I have now fitted the voltage divider to measure the DC bus voltage and calibrated the ADC input. I added a new commend to the command line STatus which prints out interesting values in human readable form. I converted the measured voltage from 'per unit' back to Volts using the base voltage. There is some thing satisfying about having a real voltage printed out on the command line although previously seeing 0.36 was ok but to see 14.4V is much better. I have added the code to display the phase currents in this same command and as soon as I implement the first order filter for the RMS I should be able to print RMS currents on the command line.
I have started on the proper protection code and have added under / over voltage protection based on the measured bus voltage using the ADC at the PWM rate. I will add the hardware voltage trip soon. I have a small issue with resetting the control code after a trip but I have a solution and just need to implement it.
I will also add a software current trip so I can set a current limit much lower than the hardware one which will be useful for the next set of tests I want to do which are full voltage at low current.

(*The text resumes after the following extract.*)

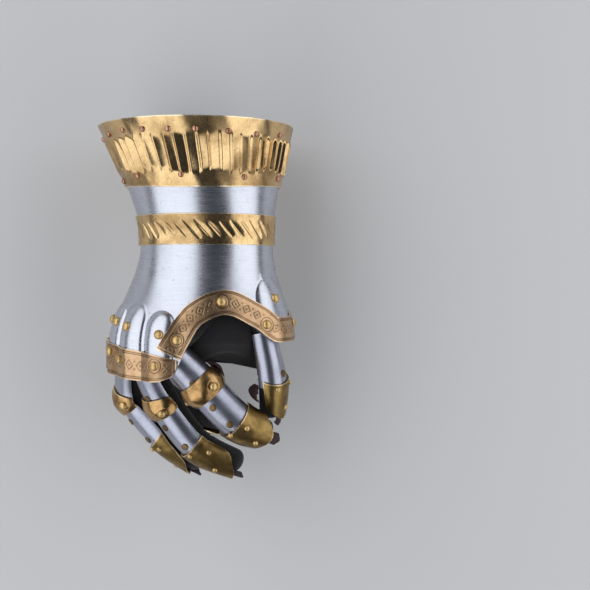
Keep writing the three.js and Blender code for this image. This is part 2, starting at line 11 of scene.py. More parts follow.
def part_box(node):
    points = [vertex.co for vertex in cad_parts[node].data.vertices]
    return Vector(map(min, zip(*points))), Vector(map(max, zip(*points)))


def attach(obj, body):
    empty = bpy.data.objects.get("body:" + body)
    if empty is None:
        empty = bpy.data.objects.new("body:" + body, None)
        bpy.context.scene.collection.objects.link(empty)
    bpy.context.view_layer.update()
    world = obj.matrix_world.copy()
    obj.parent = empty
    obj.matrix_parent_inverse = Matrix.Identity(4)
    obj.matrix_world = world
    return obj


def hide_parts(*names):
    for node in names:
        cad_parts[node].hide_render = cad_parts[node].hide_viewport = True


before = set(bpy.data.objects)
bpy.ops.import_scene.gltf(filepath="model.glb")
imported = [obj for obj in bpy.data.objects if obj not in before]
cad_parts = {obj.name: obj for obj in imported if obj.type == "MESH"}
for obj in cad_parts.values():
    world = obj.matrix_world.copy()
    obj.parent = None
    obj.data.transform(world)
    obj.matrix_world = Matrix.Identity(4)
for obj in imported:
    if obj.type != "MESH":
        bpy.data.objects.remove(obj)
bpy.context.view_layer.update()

# Steel hourglass, in millimetres
CUFF_LENGTH = 80.0
HAND_LENGTH = 118.0
RIM = (74.5, 72.0, -3.2)
WRIST = (51.5, 40.0, 5.3)
HAND = (71.0, 58.0, 2.0)
FLARE_POWER = 1.3
PLATE_WALL = 1.2

# Brass bands
BAND_WALL = 1.2
SKIN_GAP = 0.4
CUFF_BAND_HEIGHT = 47.0
CUFF_BAND_DIP = 3.0
CUFF_FLUTES = 52
WRIST_BAND_ABOVE = 11.0
WRIST_BAND_BELOW = 12.0
ARCH_BAND_WIDTH = 18.5
KNUCKLE_BAND_WIDTH = 20.0

# Fingers
FINGER_RADIUS = 11.2
LEATHER_WALL = 1.2
FINGER_WALL = 1.0
LAYER_GAP = 0.45
BRASS_GAP = 0.8
CLOTH_EASE = 0.6
COP_LENGTH = 18.5
COP_BULGE = 2.6
PLATE_SPAN = 96.0
FIRST_PLATE = (0.04, 0.9)
SECOND_PLATE = (1.08, 1.98)
THUMB_PLATE = (0.02, 1.05)
THUMB_TIP_FROM = 0.9
THUMB_TIP_SPAN = 74.0
TIP_BASE_CURVE = 2.5
TIP_ROUND = 5.0
TIP_FROM = 1.85
LEATHER_SPAN = 24.0
GLOVE_WALL = 1.6
LEATHER_IN = FINGER_RADIUS + CLOTH_EASE
STEEL_IN = LEATHER_IN + LEATHER_WALL + LAYER_GAP
BRASS_IN = STEEL_IN + FINGER_WALL + BRASS_GAP
BRASS_OUT = BRASS_IN + FINGER_WALL

# Rivets
RIVET_RADIUS = 3.6
COP_RIVET_RADIUS = 3.2
TIP_RIVET_RADIUS = 2.1
DISC_RADIUS = 2.8
COPPER_RADIUS = 2.25

# Rest pose and the photo's camera
REST_ROLL = -3.6
PHOTO_SIZE = 590
MM_PER_PIXEL = 0.78
CAMERA_HEIGHT = 950.0
WRIST_PIXEL = (200.0, 231.0)
MIDDLE_PIXEL = (295.0, 295.0)
SENSOR = 36.0

# Lower edge of the steel plate: angle about the axis and reach as a share of HAND_LENGTH
LOWER_EDGE = [
    (0, 0.69), (20, 0.715), (38, 0.722), (55, 0.62), (73, 0.547), (87, 0.602), (95, 0.737),
    (100, 0.839), (105, 0.936), (115, 0.966), (140, 0.947), (170, 0.907), (190, 0.873),
    (202, 0.8), (212, 0.5), (224, 0.21), (240, 0.186), (328, 0.186), (338, 0.38), (349, 0.67),
]

# Knuckle flutes: angle and half width in degrees, top as a share of HAND_LENGTH, height as a share of
# FLUTE_HEIGHT, and the rivet as an angle and a share of HAND_LENGTH
FLUTE_HEIGHT = 3.8
FLUTES = [
    ("thumb", 31.0, 17.5, 0.305, 1.1, 33.0, 0.444),
    ("index", 114.0, 9.2, 0.525, 1.0, 112.3, 0.67),
    ("middle", 136.5, 10.5, 0.475, 1.0, 138.0, 0.621),
    ("ring", 157.5, 9.5, 0.47, 0.75, 154.0, 0.592),
    ("little", 176.5, 9.0, 0.48, 0.5, 177.0, 0.58),
]

# Rivets of the brass borders: angle, and place across the border as a share of its width
ARCH_RIVETS = [(95.2, 0.47), (74.4, 0.53), (49.5, 0.4), (9.5, 0.66)]
KNUCKLE_RIVETS = [(114.0, 0.6), (141.5, 0.6), (155.0, 0.74), (184.0, 0.6)]

# Copper rivets of the cuff band: angle and distance along, as the photo shows them on the front and
# evenly spaced round the back
CUFF_RIVETS = [
    (172, 70), (152, 71), (134.5, 72), (119, 71.4), (103, 70.7), (87, 70.6), (67.5, 69.5), (49, 69),
    (27, 70.5),
    (165, 37.5), (137.5, 39.4), (101, 39.1), (56, 37.8), (18, 39),
    *[(190 + 17 * k, 70.5) for k in range(10)], *[(200 + 36 * k, 38.5) for k in range(5)],
]

# Fingers: root as shares of the hand's half width, length and half depth, side, elevation of the
# back, thickness, and for each bone its length share, heading and drop
FINGERS = [
    ("index", (-0.3, 0.765, 0.69), -1, 80, 1.0,
     [(0.33, 42.5, 14), (0.337, 44, 11), (0.215, 66, 17)]),
    ("middle", (-0.58, 0.82, 0.42), -1, 25, 1.0,
     [(0.343, 24, 23), (0.372, 36, 12), (0.298, 62, 12)]),
    ("ring", (-0.755, 0.847, 0.07), -1, 0, 0.98,
     [(0.3, 2, 34), (0.349, 38, 5), (0.295, 50, 12)]),
    ("little", (-0.66, 0.84, -0.49), -1, -15, 0.92,
     [(0.34, 17, 43), (0.268, 56, 5), (0.3, 72, 9.5)]),
    ("thumb", (0.68, 0.645, 0.36), 1, 39, 0.88,
     [(0.348, 10, 10), (0.245, -1, 26)]),
]

# Places on each finger, as a joint count and an angle from its back: the rivets of its tip plate and
# the discs of its steel plates. The dome of its cop has an angle and a share of the cop's length.
FINGER_RIVETS = {
    "index": ([(2.13, -7), (1.95, 35), (2.56, 31)], [(0.77, 4), (1.38, 9), (1.81, 10)], (-31, 0.66)),
    "middle": ([(2.2, -64), (1.97, -25), (2.52, -11)], [(0.74, -26), (1.38, -18), (1.81, -34)], (-52, 0.67)),
    "ring": ([(1.98, -20), (2.03, -57), (2.6, -9)], [(0.76, -20), (1.38, -20), (1.8, -30)], (-66, 0.42)),
    "little": ([(2.12, -36), (1.98, -70), (2.52, -28)], [(0.77, 4), (1.38, 9), (1.81, 10)], (-60, 0.5)),
    "thumb": ([(1.06, 29), (1.09, -44), (1.63, -5)], [(0.83, -8)], None),
}
ROOT_NARROWING = 0.82
TIP_NARROWING = 0.86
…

I did a test earlier today where I ran it at 70A RMS / phase for a couple of minutes. This was mainly reactive current as I have no way to load the motor yet. I did detect some heating in the main electros so I think I will go ahead and fit the film capacitors in addition to the 1uf ceramic SMD caps in the free locations on the PCB. I have a couple of possible values and types to consider. The heating could also be because my power supply running it is being stressed (possible sagging) and is connected via about 1 meter of cable.

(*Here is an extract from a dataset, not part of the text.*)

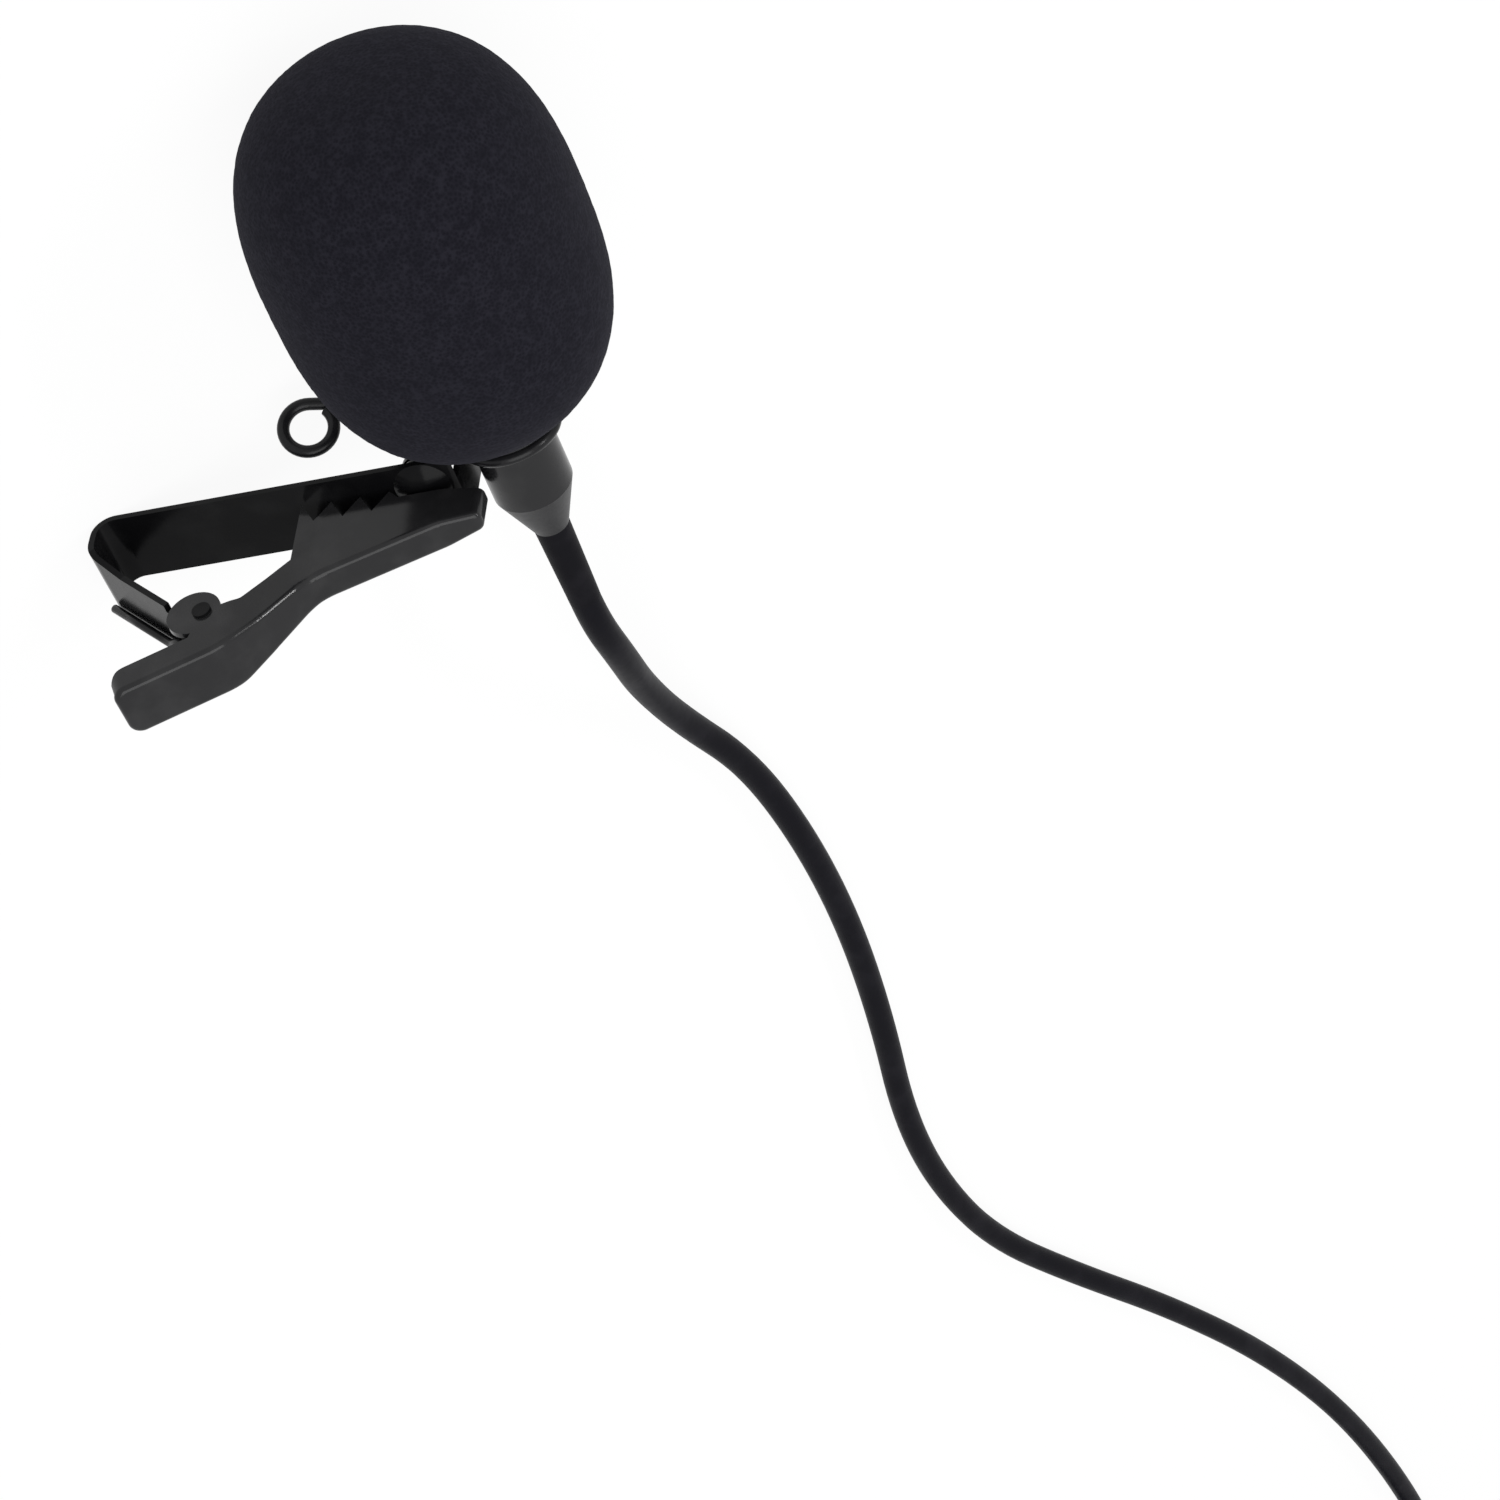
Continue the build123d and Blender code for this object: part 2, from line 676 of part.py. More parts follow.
def arc_on(plane, radius, start, size):
    """Arc about the plane's origin, from the start angle over size degrees."""
    points = []
    for angle in (start, start + size / 2, start + size):
        points.append(plane.from_local_coords((radius * cos(radians(angle)), radius * sin(radians(angle)))))
    ThreePointArc(*points)


with BuildPart() as holder_wire:
    with BuildLine() as wire_path:
        # the anchor loop ends level with the first turn, heading for the head
        arc_on(anchor_plane, anchor_r, -90 + loop_arc, -loop_arc)
        here = clip_point(rivet_reach, turn_r, first_turn_y)
        top = clip_point(0, turn_r, first_turn_y)
        Line(here, top)
        side = 1
        for half in range(wire_half_turns):
            step_y = first_turn_y + (half + 1) * wire_turn_pitch / 2
            foot = clip_point(0, -side * turn_r, step_y)
            biarc(top, foot, ALONG * -side)
            top = foot
            side = -side
        entry = radians(eye_entry)
        eye_foot = eye_plane.from_local_coords((-eye_r * sin(entry), -eye_r * cos(entry)))
        FilletPolyline(
            top,
            top + ALONG * leg_exit,
            eye_foot - leg_heading * leg_entry,
            eye_foot,
            radius=leg_bend_r,
        )
        arc_on(eye_plane, eye_r, -90 - eye_entry, loop_arc)
    with BuildSketch(Plane(origin=wire_path.wire() @ 0, z_dir=wire_path.wire() % 0)):
        Circle(wire_r)
    sweep()
save(holder_wire, "holder_wire")

# ================================================================ cable, lead
# The route's points: across from the head's axis, back from its rim, and height over the lying cable.
lying_z = cable_r + table_gap
exit_run = 3.0
route = [
    (0, cable_end_y, axis_z - lying_z),
    (0, cable_end_y + exit_run, axis_z - lying_z),
    (-1.0, 22.0, 9.4),
    (-2.2, 30.0, 5.2),
    (-4.6, 39.0, 1.5),
    (-8.8, 49.0, 0.1),
    (-10.9, 61.0, 0),
    (-11.6, 74.0, 0),
    (-10.9, 88.0, 0),
    (-9.2, 102.0, 0),
    (-9.8, 114.0, 0),
    (-12.8, 126.0, 0),
    (-19.3, 138.0, 0),
    (-27.8, 152.0, 0),
    (-35.9, 168.0, 0),
    (-42.4, 186.0, 0),
    (-46.6, 206.0, 0),
    (-48.2, 224.0, 0),
    (-48.2, 238.0, 0),
]
lead_points = [Vector(axis_x + x, rim_y + y, lying_z + rise) for x, y, rise in route]


def cable_tube(points):
    """Path of straight runs and arcs through the points, for a cable's tube."""
    radii = turn_radii(points)
    print("cable radii", [round(r, 1) for r in radii])
    return FilletPolyline(*points, radius=radii)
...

Since the target current per phase for the 80-100 180 is 85A RMS/phase its looking good.
I should be able to push more than 85A/phase once I get things finalised and actually run it off LIPO but that doesn't happen until all protections are in place.
I also are finding the nickel plated brass bolts I am using to attach the outputs to the PCB are getting quite warm/hot.

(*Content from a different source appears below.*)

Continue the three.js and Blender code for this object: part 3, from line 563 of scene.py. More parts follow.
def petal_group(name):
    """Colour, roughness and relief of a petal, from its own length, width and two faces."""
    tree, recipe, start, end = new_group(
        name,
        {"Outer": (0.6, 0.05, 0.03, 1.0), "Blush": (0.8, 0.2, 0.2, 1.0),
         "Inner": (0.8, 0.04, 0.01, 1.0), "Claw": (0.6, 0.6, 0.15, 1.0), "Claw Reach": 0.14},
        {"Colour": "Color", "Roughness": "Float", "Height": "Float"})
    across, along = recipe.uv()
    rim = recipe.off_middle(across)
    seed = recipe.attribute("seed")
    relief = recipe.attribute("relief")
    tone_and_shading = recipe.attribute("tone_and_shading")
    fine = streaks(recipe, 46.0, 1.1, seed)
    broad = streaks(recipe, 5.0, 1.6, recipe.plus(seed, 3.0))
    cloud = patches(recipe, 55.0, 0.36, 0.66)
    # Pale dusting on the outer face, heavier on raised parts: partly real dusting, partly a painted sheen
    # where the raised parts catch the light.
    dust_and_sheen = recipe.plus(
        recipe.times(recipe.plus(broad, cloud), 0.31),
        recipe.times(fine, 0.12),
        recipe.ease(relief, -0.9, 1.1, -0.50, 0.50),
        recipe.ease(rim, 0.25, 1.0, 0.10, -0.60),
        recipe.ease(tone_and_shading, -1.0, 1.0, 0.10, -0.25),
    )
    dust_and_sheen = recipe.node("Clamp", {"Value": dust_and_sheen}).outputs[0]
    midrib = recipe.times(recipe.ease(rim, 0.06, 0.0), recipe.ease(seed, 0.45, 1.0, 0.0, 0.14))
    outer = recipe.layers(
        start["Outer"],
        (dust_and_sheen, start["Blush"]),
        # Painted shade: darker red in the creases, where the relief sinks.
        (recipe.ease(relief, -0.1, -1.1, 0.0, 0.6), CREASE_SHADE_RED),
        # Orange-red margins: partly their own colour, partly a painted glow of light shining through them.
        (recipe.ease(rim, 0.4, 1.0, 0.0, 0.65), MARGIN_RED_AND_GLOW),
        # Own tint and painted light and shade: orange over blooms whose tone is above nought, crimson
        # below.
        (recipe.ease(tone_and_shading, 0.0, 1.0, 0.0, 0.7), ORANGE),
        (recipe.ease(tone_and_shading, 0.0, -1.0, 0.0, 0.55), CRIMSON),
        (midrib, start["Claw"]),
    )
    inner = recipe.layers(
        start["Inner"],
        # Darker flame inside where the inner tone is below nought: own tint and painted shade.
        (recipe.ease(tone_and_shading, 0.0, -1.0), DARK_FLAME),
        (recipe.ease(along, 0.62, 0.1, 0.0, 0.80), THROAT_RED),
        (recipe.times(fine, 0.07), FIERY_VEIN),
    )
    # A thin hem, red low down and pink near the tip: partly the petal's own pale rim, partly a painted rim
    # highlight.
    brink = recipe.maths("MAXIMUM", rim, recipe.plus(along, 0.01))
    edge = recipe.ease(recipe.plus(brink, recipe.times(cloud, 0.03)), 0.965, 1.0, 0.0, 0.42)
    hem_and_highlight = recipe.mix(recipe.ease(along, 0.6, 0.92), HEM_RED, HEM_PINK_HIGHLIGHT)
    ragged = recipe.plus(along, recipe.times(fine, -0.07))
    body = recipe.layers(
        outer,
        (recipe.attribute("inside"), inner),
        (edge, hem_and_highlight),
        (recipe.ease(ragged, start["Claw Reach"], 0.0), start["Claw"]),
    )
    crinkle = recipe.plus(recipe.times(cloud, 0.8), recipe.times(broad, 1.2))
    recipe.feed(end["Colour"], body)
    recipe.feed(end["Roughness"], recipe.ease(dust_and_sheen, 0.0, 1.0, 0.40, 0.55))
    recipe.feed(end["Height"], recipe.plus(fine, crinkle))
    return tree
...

I probably need to tighten them to the board a bit more when I next unbolt everything from the heatsink. Maybe even solder them to the PCB. I guess I could just not use bolts and just solder output wires into the hole in the PCB but bolts and lugs are more convenient for prototyping etc. I guess unless I can find copper bolts (do they exist?) these are probably the best I can do and some of it may be that they are just not tightened enough.
I have the bolt go through the PCB and have one nut on top and then the lug and a second nut. I suspect I would get lower resistance by sitting the lug directly against the pcb and just using one nut above it so the lug itself contacts the PCB rather than having to go through the brass nut. The PCB is not likely tu be crushed as the hole is surrounded in vias that are all filled with solder.
Still no hardware failures so far but a full/near full voltage test is on the horizon, 75V version, I will probably take it up to 57V to begin with ( have a handy 57.4V stack of 150W meanwells) and if all is well push towards 70 with another supply in series.
Once I have done the full voltage low current test in addition to a low voltage full current test I will know that the power electronics are capable of the full current/voltage which isn't easy to test on the bench.
Bad bearing:
I am almost certain now that my first motor has a bad bearing. Scraping noises / squeeky noises etc depending on RPM setting. also run at low current at reasonable speed the motor heats up around the skirt bearing. Hopefully these aren't too hard to replace. I will probably leave it as it is for now as It shouldn't cause problems in my test stand apart from a bit of load and heating. hopefully my 1 year newer motor doesn't have the problem as thats the one I intend to fit to a bike first.